STATED PROBLEM: List each line of the data that holds the string "this", please.

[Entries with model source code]
_ _ _ _ _
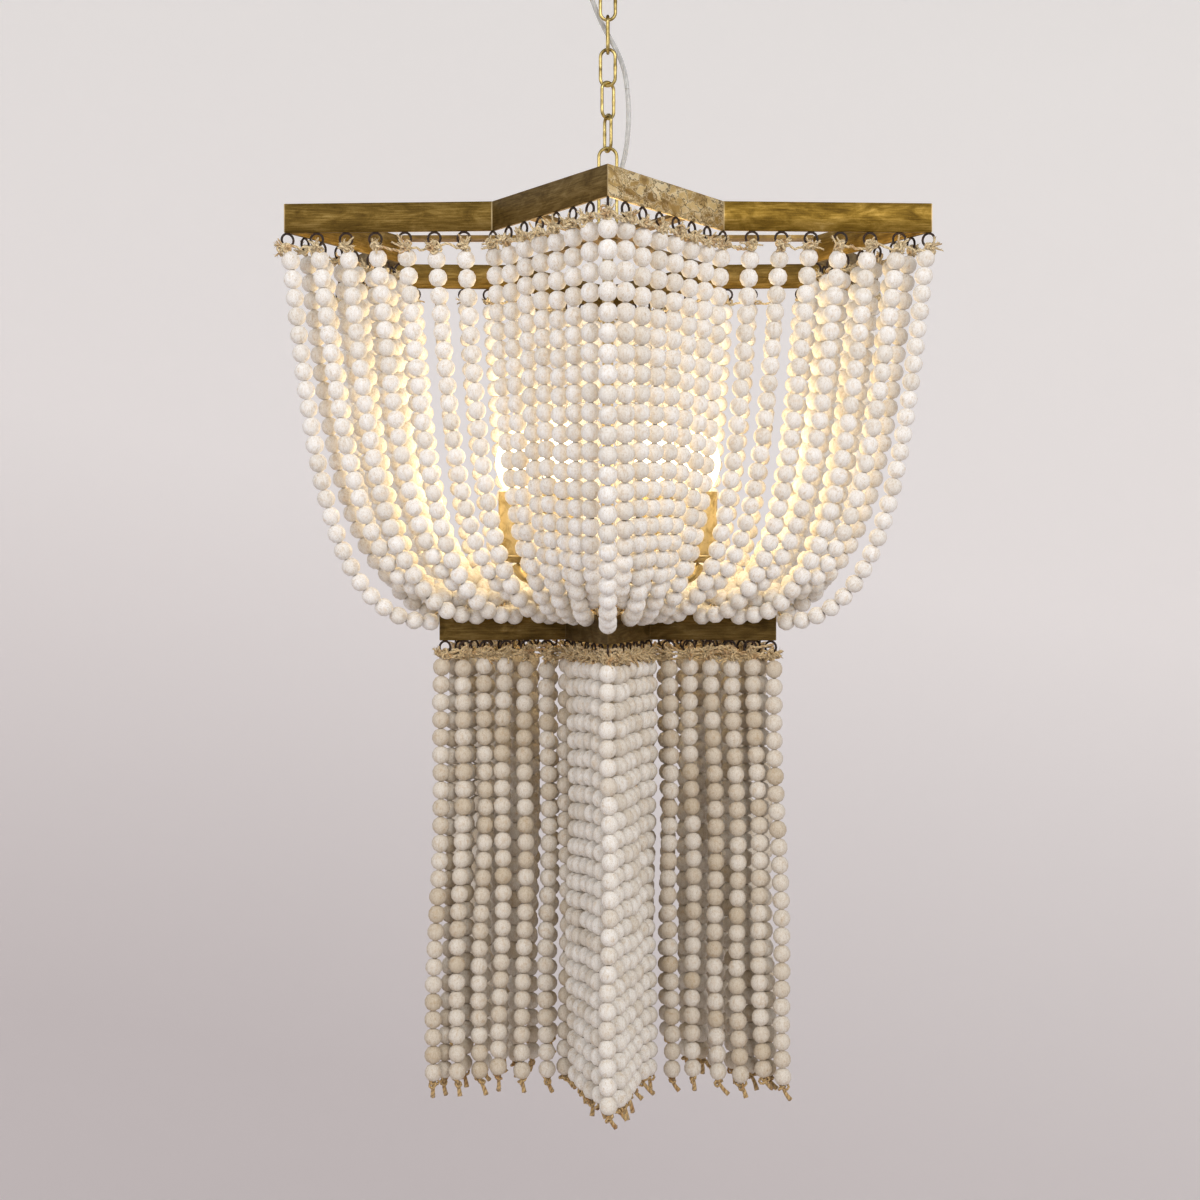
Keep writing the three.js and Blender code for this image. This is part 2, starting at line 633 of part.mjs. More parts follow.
// An upper strand falls steeply, then swings in towards the lower star. Every other strand is tied
// one layer higher than its neighbours
function upperStrand(tipNumber, side, spot) {
  const share = spot / UPPER_PITCHES;
  const top = pointOnSide(tipNumber, side, share, ...upperRings);
  const end = pointOnSide(tipNumber, side, share, ...lowerStar);
  end.addScaledVector(outward(tipNumber, side, share, ...lowerStar), STRAND_END_STANDOFF);
  const endHeight = LOWER_TOP - STRAND_END_DROP + (spot % 2) * BEAD_DIAMETER;
  const run = top.distanceTo(end);
  const lean = (SAG_HIGH_REACH_SHARE * run) / (SAG_HIGH_FALL_SHARE * (FRAME_BOTTOM - endHeight));
  const startHeight = FRAME_BOTTOM - GAP - STRAND_RADIUS * lean;
  const at = (reachShare, fallShare) => {
    const spotInPlan = top.clone().lerp(end, reachShare);
    const height = startHeight + fallShare * (endHeight - startHeight);
    return new THREE.Vector3(spotInPlan.x, spotInPlan.y, height);
  };
  const path = new THREE.CubicBezierCurve3(
    at(0, 0),
    at(SAG_HIGH_REACH_SHARE, SAG_HIGH_FALL_SHARE),
    at(SAG_LOW_REACH_SHARE, SAG_LOW_FALL_SHARE),
    at(1, 1),
  );
  return tube(path, STRAND_RADIUS, STRAND_SIDES, STRAND_STEPS);
}

// A lower strand hangs straight. The strands of a point crowd each other outwards, most at its tip
function lowerStrand(tipNumber, side, spot) {
  const share = spot / LOWER_PITCHES;
  const start = pointOnSide(tipNumber, side, share, ...lowerRings);
  const spread = spot === 1 ? LOWER_STRAND_SPREAD : 0;
  start.addScaledVector(outward(tipNumber, side, share, ...lowerStar), spread);
  const flare = (1 - share) * LOWER_STRAND_FLARE;
  const foot = start.clone().addScaledVector(outward(tipNumber, side, 0, ...lowerStar), flare);
  const top = LOWER_BOTTOM - GAP - (STRAND_RADIUS * flare) / LOWER_STRAND_LENGTH;
  const path = new THREE.LineCurve3(
    new THREE.Vector3(start.x, start.y, top),
    new THREE.Vector3(foot.x, foot.y, top - LOWER_STRAND_LENGTH),
  );
  return tube(path, STRAND_RADIUS, STRAND_SIDES, 1);
}

function strandGroup(tipNumber, pitches, star, frameBottom, strand) {
  const pieces = strandSpots(pitches).map(([side, spot]) => strand(tipNumber, side, spot));
  const twineTop = frameBottom - TWINE_DROP;
  pieces.push(twine(tipNumber, 1, 1, star, twineTop));
  pieces.push(twine(tipNumber, -1, (pitches - 1) / pitches, star, twineTop));
  return joined(pieces);
}

for (let point = 0; point < STAR_POINTS; point += 1) {
  const number = point + 1;
  const upper = strandGroup(2 * point, UPPER_PITCHES, upperRings, FRAME_BOTTOM, upperStrand);
  const lower = strandGroup(2 * point, LOWER_PITCHES, lowerRings, LOWER_BOTTOM, lowerStrand);
  place(`upper_strands_${number}`, upper, warmWood);
  place(`lower_strands_${number}`, lower, warmWood);
}

// Supply cable: points chosen by hand, in millimetres right of the middle, behind it, and above the top
// edge of the upper frame
const CABLE_UPPER_ROUTE = [
  [-19.5, 3, 264],
  [-19.5, 3, 254],
  [-19.5, 3, 244],
  [-19.2, 3, 234],
  [-17.6, 3.6, 225],
  [-14.4, 5, 216],
  [-9.4, 8.2, 204],
  [-3.4, 11, 192],
  [3.4, 11.6, 180],
  [9.8, 9.6, 167],
  [14.6, 6.9, 153],
  [16.9, 4.9, 141],
  [17.6, 4.2, 134.5],
];
const CABLE_LOWER_ROUTE = [
  [17.65, 4.17, 134.1],
  [18.3, 3.6, 127.8],
  [18.9, 3.4, 111],
  [18.2, 3.6, 94],
  [16.4, 4.4, 79],
  [13.2, 5.8, 65],
  [8.8, 6.6, 52],
  [4.4, 4.6, 40],
  [1.4, 1.6, 30],
  [0, 0, 21],
  [0, 0, 12.5],
];

function cable(route, steps) {
  const points = route.map(([x, y, z]) => new THREE.Vector3(x, y, z + FRAME_TOP));
  return tube(new THREE.CatmullRomCurve3(points), CABLE_RADIUS, CABLE_SIDES, steps);
}

place('supply_cable_upper', cable(CABLE_UPPER_ROUTE, CABLE_UPPER_ROUTE.length), clearCord);
place('supply_cable_lower', cable(CABLE_LOWER_ROUTE, CABLE_LOWER_ROUTE.length), clearCord);

export default chandelier;
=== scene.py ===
import math

import bpy
import numpy as np
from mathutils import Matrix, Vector


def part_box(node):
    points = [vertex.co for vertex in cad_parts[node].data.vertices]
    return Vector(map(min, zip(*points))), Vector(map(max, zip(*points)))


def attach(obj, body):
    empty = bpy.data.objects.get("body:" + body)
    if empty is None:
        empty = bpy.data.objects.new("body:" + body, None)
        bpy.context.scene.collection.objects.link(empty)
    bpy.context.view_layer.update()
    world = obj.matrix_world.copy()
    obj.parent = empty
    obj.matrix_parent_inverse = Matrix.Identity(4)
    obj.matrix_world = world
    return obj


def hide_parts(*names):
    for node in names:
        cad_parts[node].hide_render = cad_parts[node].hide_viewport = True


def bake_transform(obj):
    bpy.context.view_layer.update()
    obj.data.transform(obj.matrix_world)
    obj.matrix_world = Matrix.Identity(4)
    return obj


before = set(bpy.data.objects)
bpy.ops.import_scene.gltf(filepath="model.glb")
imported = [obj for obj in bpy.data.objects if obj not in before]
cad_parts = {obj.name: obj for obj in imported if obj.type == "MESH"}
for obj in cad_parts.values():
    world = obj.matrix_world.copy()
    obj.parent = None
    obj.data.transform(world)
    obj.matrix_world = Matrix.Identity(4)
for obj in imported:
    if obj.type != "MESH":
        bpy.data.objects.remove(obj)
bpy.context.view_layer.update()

MM = 0.001
TURN = 2 * math.pi
UP = np.array([0.0, 0.0, 1.0])
BACK = np.array([0.0, 1.0, 0.0])
RIGHT = np.array([1.0, 0.0, 0.0])
SHARP_ANGLE = math.radians(50)
SEED = 41
chance = np.random.default_rng(SEED)

# Places taken from the frame
FRAME_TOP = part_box("upper_star_frame")[1].z
FRAME_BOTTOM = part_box("upper_star_frame")[0].z
LOWER_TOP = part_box("lower_star_frame")[1].z
LOWER_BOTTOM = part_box("lower_star_frame")[0].z
UPPER_TIP_RADIUS = -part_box("upper_star_frame")[0].y
LOWER_TIP_RADIUS = -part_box("lower_star_frame")[0].y

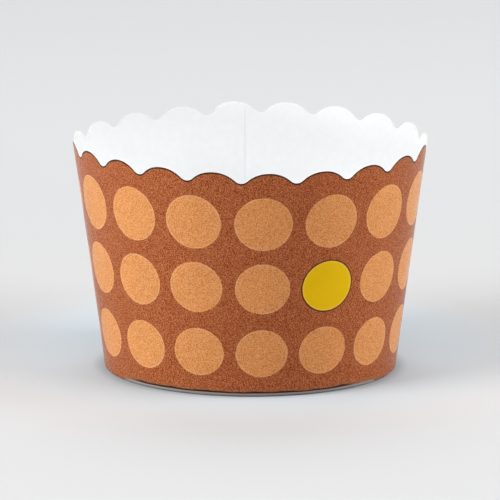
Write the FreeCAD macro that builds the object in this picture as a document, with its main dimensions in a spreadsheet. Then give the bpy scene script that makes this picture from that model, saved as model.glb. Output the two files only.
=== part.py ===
# Paper baking cup with a scalloped rim.
#
# It has two pieces, as the real cup has. side_wall is one laminated sheet, die-cut, wrapped into
# a cone and glued where its ends overlap; its lower edge is folded inwards as a hem. base_disc
# is a round sheet with a turned-down skirt, which the wall and its hem hold between them.
# Z is the cup's axis, Z = 0 is the surface it stands on, and -Y is its front.
import FreeCAD, Part
import math
import os
import Sketcher

# Driving dimensions, in millimetres and degrees. A turn is counted about Z from the front.
SIZES = [
    ("top_diameter", 70.0, "outside diameter at the tips of the lobes"),
    ("foot_diameter", 58.0, "outside diameter of the cone at the standing surface"),
    ("cup_height", 46.0, "standing surface to the tips of the lobes"),
    ("wall_sheet", 0.35, "thickness of the sheet that the wall is rolled from"),
    ("base_sheet", 0.3, "thickness of the sheet that the base is pressed from"),
    ("seal_film", 0.05, "adhesive film on each face of the base's skirt"),
    ("base_height", 5.0, "standing surface to the top of the base disc"),
    ("base_bend", 0.4, "legs of the bevel where the disc turns down into the skirt"),
    ("hem_gap", 0.6, "height left free between the hem's edge and the disc"),
    ("scallop_count", 20, "lobes round the rim"),
    ("scallop_depth", 2.1, "drop from the tip of a lobe to the bottom of a valley"),
    ("valley_radius", 1.8, "rounding at the bottom of a valley"),
    ("valley_turn", -3.1, "turn of the first valley"),
    ("lap_turn", 182.2, "turn of the sheet's inner end, where the lap starts"),
    ("lap_width", 6.0, "overlap of the sheet's two ends, measured at the rim"),
    ("jog_width", 1.5, "run over which the outer end climbs on to the inner end"),
    ("press_height", 1.2, "height over which the lap is pressed flat above the foot"),
]

# A blend is carried this far through the face that it runs out on.
BLEND_PASS = 0.02
# A cutter starts and ends this far outside what it cuts.
CUT_CLEAR = 2.0
# Turn from the front, -Y, to +X, where an unturned section lies.
SECTION_TURN = 90
FULL_TURN = 360
# Directions in a section, in radians.
UP, LEFT, DOWN, RIGHT = (math.radians(angle) for angle in (90, 180, 270, 360))
# The smallest change of volume, in cubic millimetres, that counts as a cut or an addition.
REAL_CHANGE = 0.01
# Sketcher's numbers: the ends and the centre of an edge, and the sketch's own two axes.
START, END, CENTRE = 1, 2, 3
AXIS_H, AXIS_V = -1, -2

# The foot holds four layers: the wall, a film, the skirt, a film and then the hem.
SKIRT_OUTSIDE = "Sizes.wall_sheet + Sizes.seal_film"
SKIRT_INSIDE = "Sizes.wall_sheet + Sizes.seal_film + Sizes.base_sheet"
HEM_OUTSIDE = "Sizes.wall_sheet + Sizes.base_sheet + 2 * Sizes.seal_film"
HEM_INSIDE = "2 * Sizes.wall_sheet + Sizes.base_sheet + 2 * Sizes.seal_film"
HEM_TOP = "Sizes.base_height - Sizes.base_sheet - Sizes.hem_gap"
# The hem's corner is a bevel, set so that the sheet is nowhere thinner than its thickness.
HEM_BEVEL = "(2 - sqrt(2)) * Sizes.wall_sheet"
DISC_UNDERSIDE = "Sizes.base_height - Sizes.base_sheet"
# The lap starts above the fold of the foot, and the jog lies beside it.
LAP_FOOT = "2 * Sizes.wall_sheet"
LAP_FULL = "2 * Sizes.wall_sheet + Sizes.press_height"
LAP_ANGLE = "360 * Sizes.lap_width / (pi * Sizes.top_diameter)"
LAP_TURN = "Sizes.lap_turn"
JOG_TURN = "Sizes.lap_turn - 360 * Sizes.jog_width / (pi * Sizes.top_diameter)"
# Half a scallop's chord is taken just inside the wall, so that two cuts never meet.
HALF_PITCH = "(Sizes.top_diameter / 2 - 2 * Sizes.wall_sheet) * sin(180 / Sizes.scallop_count)"

doc = FreeCAD.newDocument("baking_cup")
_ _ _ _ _
THE ANSWER:
Keep writing the three.js and Blender code for this image. This is part 2, starting at line 633 of part.mjs. More parts follow.
Write the FreeCAD macro that builds the object in this picture as a document, with its main dimensions in a spreadsheet. Then give the bpy scene script that makes this picture from that model, saved as model.glb. Output the two files only.
# A blend is carried this far through the face that it runs out on.
# A cutter starts and ends this far outside what it cuts.